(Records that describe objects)
+---+
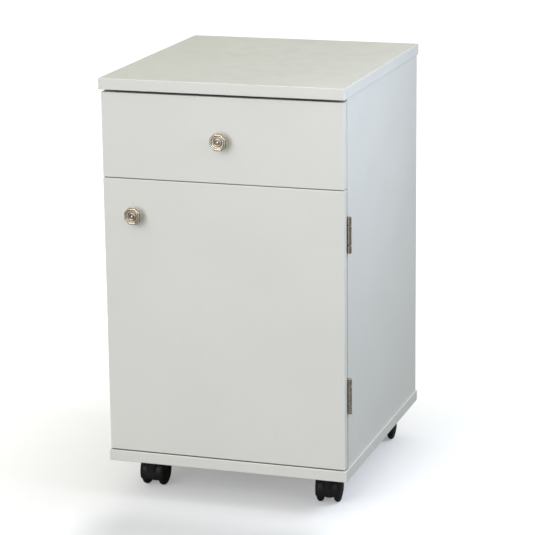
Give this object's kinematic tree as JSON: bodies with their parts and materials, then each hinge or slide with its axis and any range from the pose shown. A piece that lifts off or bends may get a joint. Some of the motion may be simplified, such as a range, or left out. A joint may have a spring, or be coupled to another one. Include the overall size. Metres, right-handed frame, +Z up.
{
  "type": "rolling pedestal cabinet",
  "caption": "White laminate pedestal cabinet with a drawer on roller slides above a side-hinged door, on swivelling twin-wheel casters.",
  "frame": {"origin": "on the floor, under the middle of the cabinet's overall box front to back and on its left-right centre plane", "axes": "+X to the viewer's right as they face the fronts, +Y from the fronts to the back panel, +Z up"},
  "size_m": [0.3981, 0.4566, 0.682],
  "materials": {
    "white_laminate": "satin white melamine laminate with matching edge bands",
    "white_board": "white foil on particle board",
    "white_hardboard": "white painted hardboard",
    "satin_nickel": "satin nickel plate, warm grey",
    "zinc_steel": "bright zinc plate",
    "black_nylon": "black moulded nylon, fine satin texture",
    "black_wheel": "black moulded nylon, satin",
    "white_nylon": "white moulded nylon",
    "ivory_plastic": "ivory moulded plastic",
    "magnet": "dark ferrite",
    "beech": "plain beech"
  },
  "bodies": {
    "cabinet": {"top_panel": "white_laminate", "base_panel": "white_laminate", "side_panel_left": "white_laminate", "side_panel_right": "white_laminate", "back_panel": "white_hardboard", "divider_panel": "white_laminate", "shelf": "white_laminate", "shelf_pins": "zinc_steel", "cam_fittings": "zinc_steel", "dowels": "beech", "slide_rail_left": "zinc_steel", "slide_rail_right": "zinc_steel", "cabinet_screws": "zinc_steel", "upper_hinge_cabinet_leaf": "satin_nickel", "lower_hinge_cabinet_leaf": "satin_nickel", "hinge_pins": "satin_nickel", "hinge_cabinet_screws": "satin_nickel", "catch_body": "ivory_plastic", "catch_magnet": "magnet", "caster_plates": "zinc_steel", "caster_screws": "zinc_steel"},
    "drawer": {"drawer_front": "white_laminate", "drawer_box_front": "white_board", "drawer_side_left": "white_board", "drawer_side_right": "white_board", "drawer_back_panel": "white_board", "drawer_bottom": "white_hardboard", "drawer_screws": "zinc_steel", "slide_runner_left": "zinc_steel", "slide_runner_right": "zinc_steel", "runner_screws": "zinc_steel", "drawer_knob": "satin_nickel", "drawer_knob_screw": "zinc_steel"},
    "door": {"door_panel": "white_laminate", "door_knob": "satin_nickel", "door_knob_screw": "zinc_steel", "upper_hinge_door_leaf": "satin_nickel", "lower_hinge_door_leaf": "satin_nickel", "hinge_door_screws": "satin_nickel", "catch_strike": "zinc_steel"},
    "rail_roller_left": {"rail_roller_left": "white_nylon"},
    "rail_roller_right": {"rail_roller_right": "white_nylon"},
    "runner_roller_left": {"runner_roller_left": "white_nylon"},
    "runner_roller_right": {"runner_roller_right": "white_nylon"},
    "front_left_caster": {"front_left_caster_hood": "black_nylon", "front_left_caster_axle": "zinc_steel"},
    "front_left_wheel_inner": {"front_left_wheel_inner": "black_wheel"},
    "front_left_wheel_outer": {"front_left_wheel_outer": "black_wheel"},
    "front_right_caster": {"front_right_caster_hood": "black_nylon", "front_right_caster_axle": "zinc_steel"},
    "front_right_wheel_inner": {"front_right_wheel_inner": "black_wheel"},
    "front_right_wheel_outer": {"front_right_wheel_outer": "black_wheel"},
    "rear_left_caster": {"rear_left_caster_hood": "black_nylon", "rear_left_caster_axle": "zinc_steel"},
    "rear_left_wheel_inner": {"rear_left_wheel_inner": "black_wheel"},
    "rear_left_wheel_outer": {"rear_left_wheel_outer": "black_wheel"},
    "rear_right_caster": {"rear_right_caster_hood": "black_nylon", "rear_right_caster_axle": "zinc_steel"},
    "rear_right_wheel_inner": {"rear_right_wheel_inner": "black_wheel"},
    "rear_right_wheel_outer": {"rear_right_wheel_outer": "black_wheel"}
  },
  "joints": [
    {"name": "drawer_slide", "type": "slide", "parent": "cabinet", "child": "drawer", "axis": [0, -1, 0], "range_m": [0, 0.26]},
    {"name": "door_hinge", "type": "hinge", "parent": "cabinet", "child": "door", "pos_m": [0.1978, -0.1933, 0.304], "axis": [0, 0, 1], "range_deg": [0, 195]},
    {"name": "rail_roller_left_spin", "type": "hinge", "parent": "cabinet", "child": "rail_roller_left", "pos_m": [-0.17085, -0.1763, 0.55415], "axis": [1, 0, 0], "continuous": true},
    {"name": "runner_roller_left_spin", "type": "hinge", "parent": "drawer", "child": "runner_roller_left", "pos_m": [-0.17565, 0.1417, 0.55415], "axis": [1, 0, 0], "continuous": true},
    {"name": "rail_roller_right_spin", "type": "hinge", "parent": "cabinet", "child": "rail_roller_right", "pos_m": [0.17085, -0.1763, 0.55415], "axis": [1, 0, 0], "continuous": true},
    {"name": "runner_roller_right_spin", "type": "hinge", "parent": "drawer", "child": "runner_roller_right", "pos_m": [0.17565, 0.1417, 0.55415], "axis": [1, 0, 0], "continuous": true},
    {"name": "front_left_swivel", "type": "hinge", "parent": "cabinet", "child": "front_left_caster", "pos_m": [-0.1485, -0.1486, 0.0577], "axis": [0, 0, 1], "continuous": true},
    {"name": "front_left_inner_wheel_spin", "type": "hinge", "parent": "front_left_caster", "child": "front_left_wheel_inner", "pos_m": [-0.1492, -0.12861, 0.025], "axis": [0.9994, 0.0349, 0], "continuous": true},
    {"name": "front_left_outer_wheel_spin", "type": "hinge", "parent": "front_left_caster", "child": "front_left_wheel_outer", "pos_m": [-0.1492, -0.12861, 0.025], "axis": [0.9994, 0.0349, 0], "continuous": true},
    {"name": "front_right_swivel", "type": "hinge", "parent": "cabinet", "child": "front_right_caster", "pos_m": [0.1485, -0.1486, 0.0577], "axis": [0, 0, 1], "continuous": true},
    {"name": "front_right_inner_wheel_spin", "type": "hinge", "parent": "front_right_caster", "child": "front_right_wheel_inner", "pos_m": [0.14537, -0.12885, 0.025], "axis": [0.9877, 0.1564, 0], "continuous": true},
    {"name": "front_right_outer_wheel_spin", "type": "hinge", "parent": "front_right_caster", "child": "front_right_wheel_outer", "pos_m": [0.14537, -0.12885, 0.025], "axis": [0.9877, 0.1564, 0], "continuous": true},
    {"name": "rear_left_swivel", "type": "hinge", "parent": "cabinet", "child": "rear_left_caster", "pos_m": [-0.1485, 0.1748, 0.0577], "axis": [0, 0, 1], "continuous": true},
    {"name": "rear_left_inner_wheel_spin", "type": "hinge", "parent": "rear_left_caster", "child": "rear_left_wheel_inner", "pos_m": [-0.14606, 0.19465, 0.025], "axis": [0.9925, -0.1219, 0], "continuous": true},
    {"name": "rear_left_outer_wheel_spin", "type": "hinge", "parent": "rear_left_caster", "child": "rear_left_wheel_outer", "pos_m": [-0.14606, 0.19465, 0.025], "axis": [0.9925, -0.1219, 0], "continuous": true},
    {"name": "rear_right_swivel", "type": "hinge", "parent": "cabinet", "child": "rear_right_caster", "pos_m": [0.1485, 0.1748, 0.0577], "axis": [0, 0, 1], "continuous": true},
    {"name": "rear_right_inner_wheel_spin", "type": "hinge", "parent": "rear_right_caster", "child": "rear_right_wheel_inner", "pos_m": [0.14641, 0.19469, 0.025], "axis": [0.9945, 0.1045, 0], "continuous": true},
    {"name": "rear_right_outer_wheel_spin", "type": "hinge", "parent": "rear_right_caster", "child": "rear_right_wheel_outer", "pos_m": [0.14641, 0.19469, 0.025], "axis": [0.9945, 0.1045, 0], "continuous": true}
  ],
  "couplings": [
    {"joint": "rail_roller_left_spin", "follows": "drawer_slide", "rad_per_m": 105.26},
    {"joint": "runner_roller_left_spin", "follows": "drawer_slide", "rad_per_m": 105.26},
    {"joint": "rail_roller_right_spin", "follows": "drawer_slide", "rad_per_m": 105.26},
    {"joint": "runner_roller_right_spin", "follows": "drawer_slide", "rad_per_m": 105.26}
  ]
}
+---+
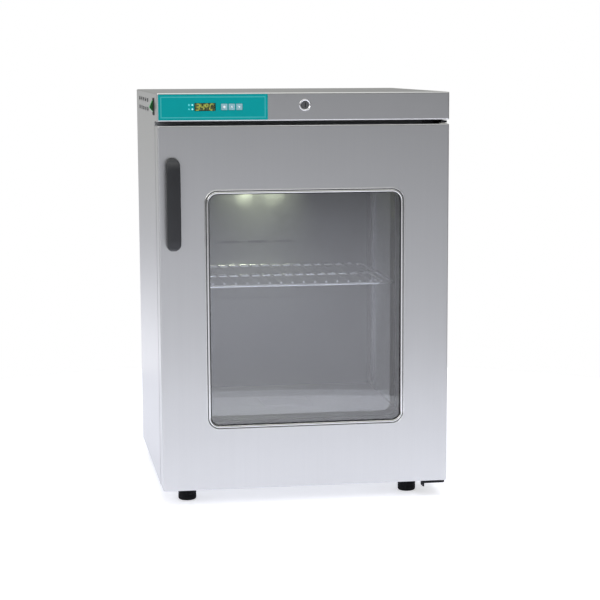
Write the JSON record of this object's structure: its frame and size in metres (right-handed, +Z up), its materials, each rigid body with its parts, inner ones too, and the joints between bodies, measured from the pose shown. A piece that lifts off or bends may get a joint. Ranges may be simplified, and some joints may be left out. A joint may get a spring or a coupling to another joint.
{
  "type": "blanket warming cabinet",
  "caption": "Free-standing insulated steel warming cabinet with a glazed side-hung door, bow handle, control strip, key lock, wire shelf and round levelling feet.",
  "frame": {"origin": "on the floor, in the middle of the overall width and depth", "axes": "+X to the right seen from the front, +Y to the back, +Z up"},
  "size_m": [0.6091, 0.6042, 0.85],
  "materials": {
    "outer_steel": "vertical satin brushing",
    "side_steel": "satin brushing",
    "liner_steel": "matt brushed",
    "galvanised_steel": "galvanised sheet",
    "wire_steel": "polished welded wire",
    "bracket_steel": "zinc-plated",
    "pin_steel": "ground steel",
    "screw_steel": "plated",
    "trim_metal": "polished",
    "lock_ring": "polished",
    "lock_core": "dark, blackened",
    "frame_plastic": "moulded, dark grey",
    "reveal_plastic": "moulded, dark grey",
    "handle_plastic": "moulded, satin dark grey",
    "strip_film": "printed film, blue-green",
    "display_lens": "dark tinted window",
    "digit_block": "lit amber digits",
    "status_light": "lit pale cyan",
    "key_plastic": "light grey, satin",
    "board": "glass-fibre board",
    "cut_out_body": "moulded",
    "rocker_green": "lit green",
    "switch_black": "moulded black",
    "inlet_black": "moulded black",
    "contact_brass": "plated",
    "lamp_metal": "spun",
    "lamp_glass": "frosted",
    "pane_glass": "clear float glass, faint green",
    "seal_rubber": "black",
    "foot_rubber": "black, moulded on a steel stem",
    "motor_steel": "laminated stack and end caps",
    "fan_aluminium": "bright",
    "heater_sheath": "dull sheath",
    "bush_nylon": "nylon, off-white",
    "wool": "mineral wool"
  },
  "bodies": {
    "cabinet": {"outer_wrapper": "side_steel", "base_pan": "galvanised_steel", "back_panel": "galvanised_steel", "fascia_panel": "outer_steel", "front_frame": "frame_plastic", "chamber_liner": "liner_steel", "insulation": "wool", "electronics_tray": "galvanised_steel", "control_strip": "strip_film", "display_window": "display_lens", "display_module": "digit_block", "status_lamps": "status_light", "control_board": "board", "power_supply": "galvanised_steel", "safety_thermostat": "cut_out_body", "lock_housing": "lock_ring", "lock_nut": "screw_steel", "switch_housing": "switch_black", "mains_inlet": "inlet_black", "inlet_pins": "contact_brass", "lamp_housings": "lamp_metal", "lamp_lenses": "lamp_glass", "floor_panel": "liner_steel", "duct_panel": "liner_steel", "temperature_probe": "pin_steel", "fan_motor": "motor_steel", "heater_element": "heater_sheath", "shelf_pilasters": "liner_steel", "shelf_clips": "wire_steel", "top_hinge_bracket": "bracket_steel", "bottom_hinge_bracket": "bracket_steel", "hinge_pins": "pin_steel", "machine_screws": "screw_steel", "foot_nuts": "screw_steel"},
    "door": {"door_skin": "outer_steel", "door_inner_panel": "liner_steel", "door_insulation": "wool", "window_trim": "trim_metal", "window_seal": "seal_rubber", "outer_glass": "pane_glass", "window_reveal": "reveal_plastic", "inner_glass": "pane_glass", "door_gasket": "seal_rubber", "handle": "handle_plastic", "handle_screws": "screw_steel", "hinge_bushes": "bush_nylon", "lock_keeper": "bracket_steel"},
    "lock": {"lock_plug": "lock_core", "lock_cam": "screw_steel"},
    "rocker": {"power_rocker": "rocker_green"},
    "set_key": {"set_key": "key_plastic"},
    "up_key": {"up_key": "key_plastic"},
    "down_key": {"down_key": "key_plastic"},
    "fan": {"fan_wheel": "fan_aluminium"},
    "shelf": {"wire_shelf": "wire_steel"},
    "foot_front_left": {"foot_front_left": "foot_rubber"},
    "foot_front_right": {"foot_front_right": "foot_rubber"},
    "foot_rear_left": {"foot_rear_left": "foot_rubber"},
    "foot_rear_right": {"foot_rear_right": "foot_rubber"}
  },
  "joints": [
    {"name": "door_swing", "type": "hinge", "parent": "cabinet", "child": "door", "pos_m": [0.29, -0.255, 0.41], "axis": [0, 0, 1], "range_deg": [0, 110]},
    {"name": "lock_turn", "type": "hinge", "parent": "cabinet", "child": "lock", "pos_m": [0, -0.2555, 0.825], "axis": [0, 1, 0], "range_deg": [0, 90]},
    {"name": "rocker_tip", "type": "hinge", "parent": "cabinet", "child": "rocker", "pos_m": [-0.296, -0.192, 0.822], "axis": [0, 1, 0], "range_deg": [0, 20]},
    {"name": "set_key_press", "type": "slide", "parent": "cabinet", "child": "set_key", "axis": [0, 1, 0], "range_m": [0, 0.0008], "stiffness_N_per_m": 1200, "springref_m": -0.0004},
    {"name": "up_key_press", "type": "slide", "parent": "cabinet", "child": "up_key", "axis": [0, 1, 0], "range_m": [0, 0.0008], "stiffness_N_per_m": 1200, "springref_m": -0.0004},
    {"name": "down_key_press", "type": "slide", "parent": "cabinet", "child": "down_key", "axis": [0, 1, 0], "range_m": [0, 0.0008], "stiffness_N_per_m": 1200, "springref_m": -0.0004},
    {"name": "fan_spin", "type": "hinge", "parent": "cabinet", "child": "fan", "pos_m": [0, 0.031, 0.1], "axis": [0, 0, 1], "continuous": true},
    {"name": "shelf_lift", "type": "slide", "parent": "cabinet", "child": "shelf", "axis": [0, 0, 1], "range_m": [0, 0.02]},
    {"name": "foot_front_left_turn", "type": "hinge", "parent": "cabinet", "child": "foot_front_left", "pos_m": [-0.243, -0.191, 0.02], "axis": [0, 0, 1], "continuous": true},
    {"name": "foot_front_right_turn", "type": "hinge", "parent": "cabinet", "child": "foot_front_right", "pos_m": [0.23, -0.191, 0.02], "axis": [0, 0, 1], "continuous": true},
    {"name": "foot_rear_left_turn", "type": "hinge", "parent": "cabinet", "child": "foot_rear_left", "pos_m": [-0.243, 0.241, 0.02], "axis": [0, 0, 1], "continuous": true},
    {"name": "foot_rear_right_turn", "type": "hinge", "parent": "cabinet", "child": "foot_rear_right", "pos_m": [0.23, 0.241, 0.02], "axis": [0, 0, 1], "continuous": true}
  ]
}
+---+
**WHAT YOU HAVE TO DO**.
The answer should be a single number: the count of lines in the data that include the string "piece".

**RESPONSE TO THE EXERCISE**.
2